Q2. What are the assumptions of cost-volume-profit (CVP) analysis?

Exercises
Question 1. Territory Ltd sells a single product, an electric drill. The drill sells for $160 per unit. Annual fixed costs are $618,000, and the contribution margin rate is 40%.

Required:
a) What are the variable costs per unit?
b) How many units must the company sell to break even?
c) What is the break-even point in sales dollars?
d) If the company wants to earn a before-tax profit of 115,000, how many units must be sold? What sales dollar level is required? What is the company's safety margin at this sales level?
e) If the company wants to earn a before-tax profit of 20% of sales, how many units must be sold?

Problems

Question 1. Pristine Co has provided the following production and sales information for each pair of its dress shoes:

Direct materials

$ 22

Direct labour

35

Variable factory overhead

15

Selling price

180

Sales commissions

10% of the selling price

The fixed costs for the period are $1,345,000.

Required:

a) Calculate the beak-even point.
b) Calculate the number of pairs that must be sold to achieve a profit of $63,000. What is the margin of safety at the sales level?
c) Would it be better to sell 16,000 pairs at a selling price of $180 each or 19,000 pairs at a selling price of $160?
d) If an additional $63,270 is spent on fixed advertising costs, what level of dollar sales must be attained to earn a new profit of $36,000? Assume that there has been no change in the sales price.
e) Assume an income tax rate of 30%. Using the given information, how many pairs of shoes need to be sold to earn an after-tax profit of $37,800?

Question 2. Kipper Ltd sells three models of heaters - the Standard, the Deluxe, and the Pro. Selected information on the rackets is given below:

 

Standard

Deluxe

Pro

Sales in units (per annum)

10 000

5000

7000

Unit selling price

$50

$100

$250

Variable manufacturing cost per unit

$20

$35

$50

Variable selling cost per unit

$4

$10

$15

All sales are made through the company's own retail outlets.

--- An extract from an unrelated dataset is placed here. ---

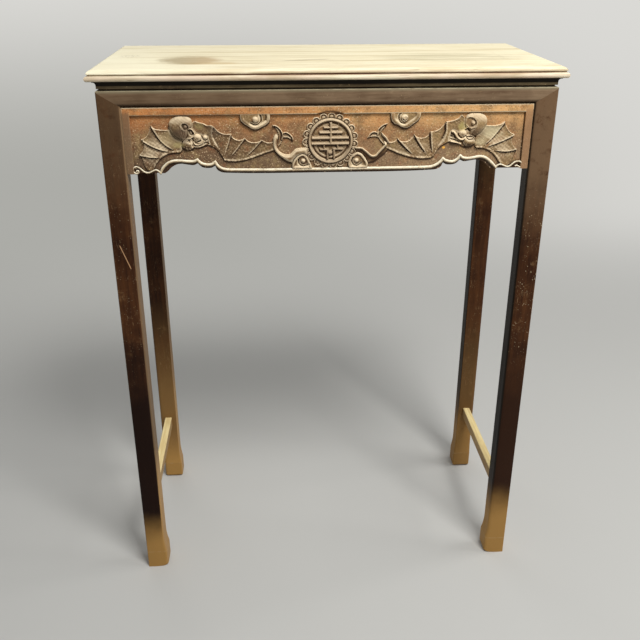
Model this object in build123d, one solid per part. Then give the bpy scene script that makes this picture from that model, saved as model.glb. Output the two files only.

The company has the following fixed costs:

 

Per annum

Fixed manufacturing cost

$250 000

Fixed selling and administrative costs

$227 000

Total

$477 000

Required:
a) Calculate the unit contribution margin for each product type.
b) Determine the weighted-average unit contribution margin.
c) Compute the break-even point in units for the company as a whole.
d) Compute the break-even point in units for each product.
e) Determine the total number of units that must be sold to obtain a target profit of $90,000 for the company.